Medisupport employs more than 700 and has operations in 10 cities. The acquisition is dependent on regulatory approvals but Morgans considers these highly likely. The deal is expected to close next month so FY15 estimates are unaffected. Morgans increases FY16-17 divisional revenue forecasts to $728m from $240m and earnings to $170m from $50m.

The acquisition may propel the company to number one in Switzerland and deliver incremental earnings growth but Deutsche Bank suspects consensus numbers are too high. The broker believes there are few positive catalysts on the horizon, citing reimbursement pressure in many of the company's markets. As debt facilities are largely drawn down, there is also less likelihood of further deals. The acquisition will be funded by a combination of 85% debt and 15% equity. The heavy weighting to debt will allow Sonic Healthcare to take advantage of very low rates on offer. Deutsche Bank downgrades to Hold from Buy, envisaging limited upside to its target of $22.

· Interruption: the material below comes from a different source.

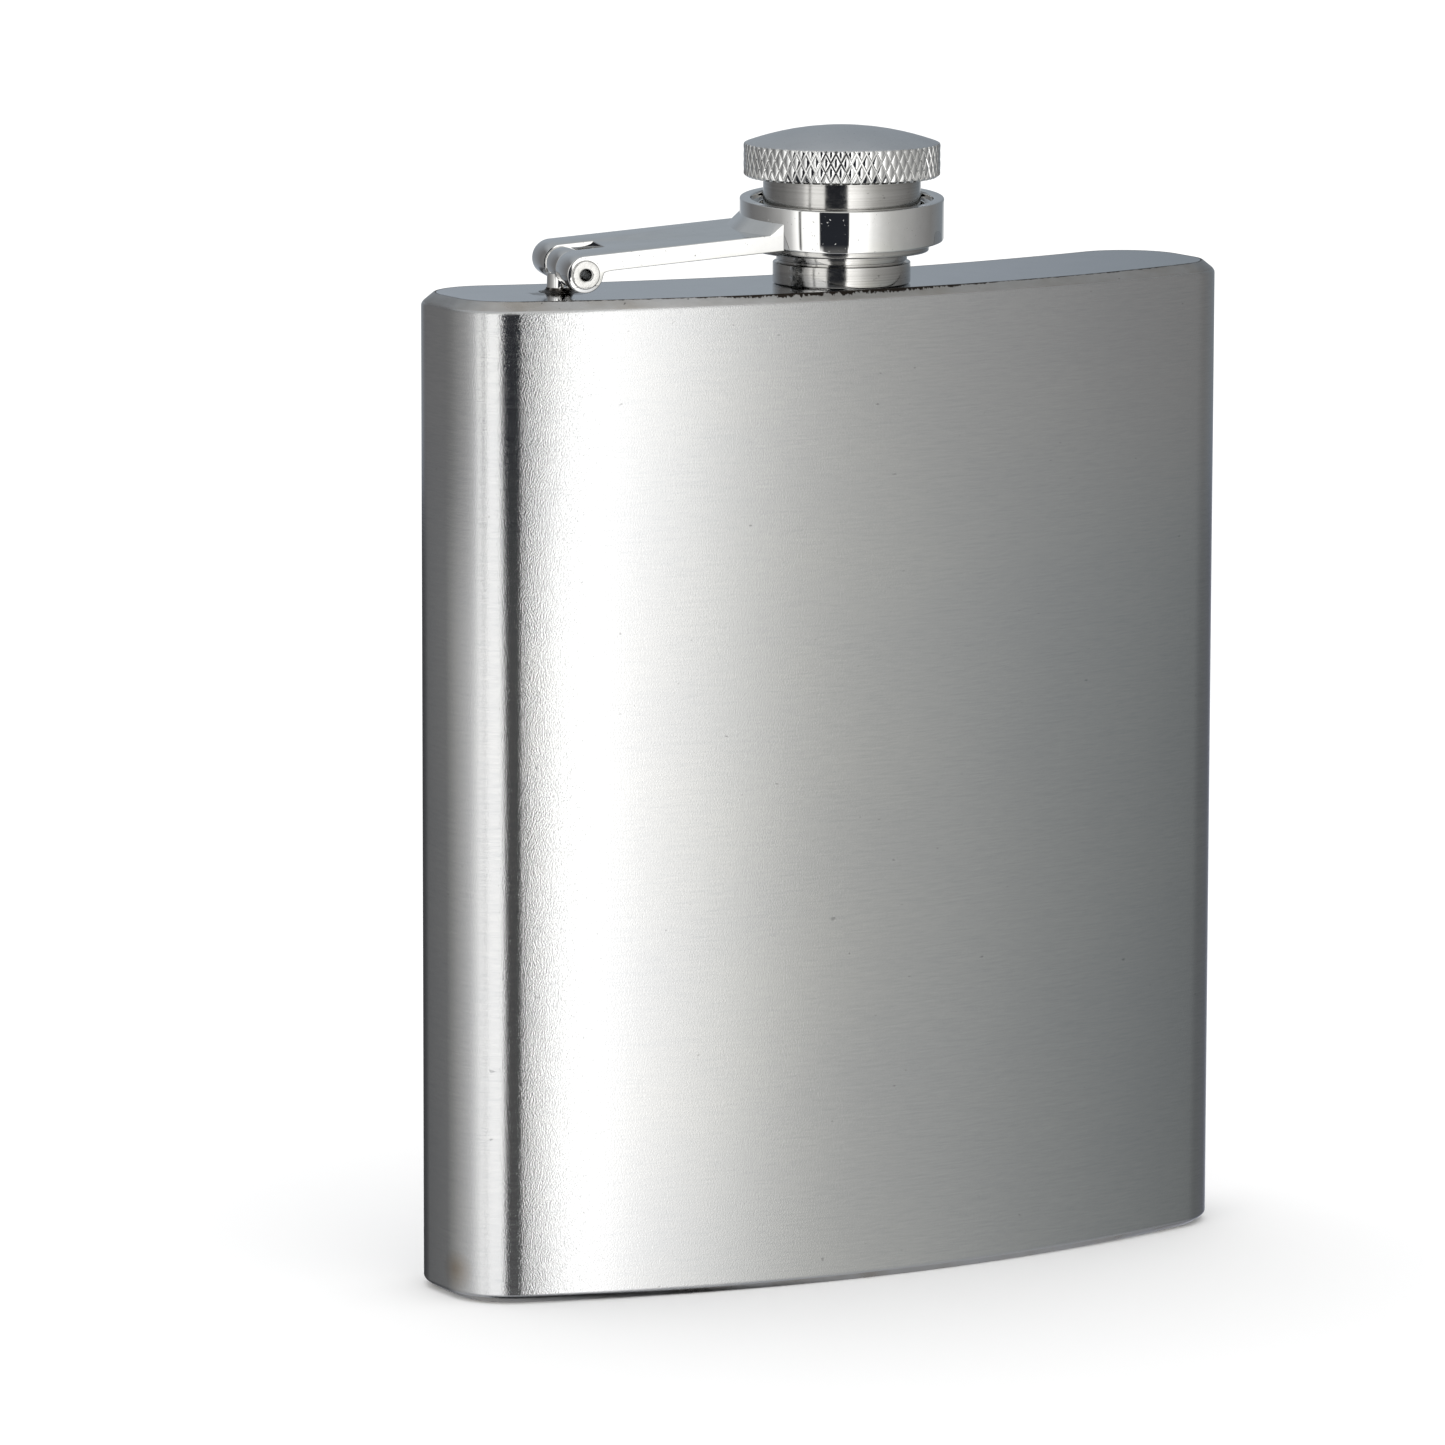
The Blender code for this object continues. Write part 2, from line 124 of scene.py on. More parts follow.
# Cap, above the top plate.
HEAD_RADIUS = 10.65 * MM
HEAD_BOTTOM = 11.55 * MM
HEAD_RIM = 15.2 * MM
DOME_TOP = 17.05 * MM
SLEEVE_RADIUS = 8.54 * MM
SLEEVE_BORE = 8.0 * MM
SLEEVE_TOP = 13.1 * MM
SLEEVE_BOTTOM = 3.45 * MM
LIP_RADIUS = 9.5 * MM
LIP_TOP = 4.75 * MM
SOCKET_RADIUS = 8.6 * MM
SOCKET_TOP = 13.2 * MM
BOSS_RADIUS = 6.95 * MM
BOSS_BOTTOM = 11.2 * MM
LINER_BOTTOM = 7.0 * MM
LINER_TOP = 12.9 * MM
LINER_CREST = 7.3 * MM
LINER_ROOT = 7.62 * MM
WASHER_TOP = 10.95 * MM
WASHER_BOTTOM = 9.5 * MM
KNURLS = 60
KNURL_ROW = 1.057 * MM
KNURL_DEPTH = 0.2 * MM
KNURL_STEPS = ((1.0, 0.0), (0.91, 0.0), (0.8, 0.1 * MM), (0.5, 0.17 * MM), (0.2, 0.2 * MM))


# ---------------------------------------------------------------- mesh helpers


def placed(name, shape):
    """An object in the scene, made from a bmesh, which is used up."""
    mesh = bpy.data.meshes.new(name)
    shape.to_mesh(mesh)
    shape.free()
    made = bpy.data.objects.new(name, mesh)
    bpy.context.scene.collection.objects.link(made)
    return made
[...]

Shares will be issued to the founders of Medisupport and they are expected to continue in executive roles on a long-term basis. The metrics of the deal impress Credit Suisse, with the purchase price of $453m comprising CHF277m in cash, debt funded, and CHF50.5m in terms of the share issue. A minimum number of 3.6m shares will be issued. Relative to key bank covenants, Credit Suisse estimates substantial head room exists, allowing further potential for acquisitions.

JP Morgan was surprised at the deal, having anticipated acquisitions would come from core geographies. Still, the company is no stranger to Switzerland, having a smaller scale operation in that country. Medisupport generates attractive margins which, with synergies, can make it one of the highest margin operations in the company's portfolio. Incentivising management with equity is considered particularly attractive in this deal.

The broker notes the Swiss market is particularly stable from a reimbursement perspective. Synergies are particularly encouraging and procurement the biggest opportunity. Sonic Healthcare will also be able to merge the two Zurich labels will can generate further synergies in around 12 months time. While there is no sign of the company being vulnerable on funding it should be contemplated at some point, JP Morgan suggests. 

Citi welcomes the deal, having already factored in $200m in acquisitions over the next five years, given the company's plans to grow acquisitively. This particular acquisition bettered the broker's expectations and, if Sonic Healthcare can add more at similar metrics, then there is upside risk to the broker's forecasts. Citi re-models its base case, no longer including acquisitions per annum, and this results in a reduction in overall earnings per share estimates on a standalone basis. 

FY15 remains a challenge, particularly with the challenges in US and Australian pathology businesses, UBS maintains. Potential upside is provided by the Canadian and UK contracts which should accelerate growth in FY16/17. The broker concedes the opportunity for acquisitions still exists, including Germany. Morgan Stanley also considers the transaction will augment solid organic growth, the recent Canadian contract and FX tailwinds.

On FNArena's database there are four Buy ratings and four Hold. The consensus target is $22.51, which compares with $20.77 ahead of the announcement and suggests 7.4% upside to the last share price.Targets range from $21.34 to $24.13.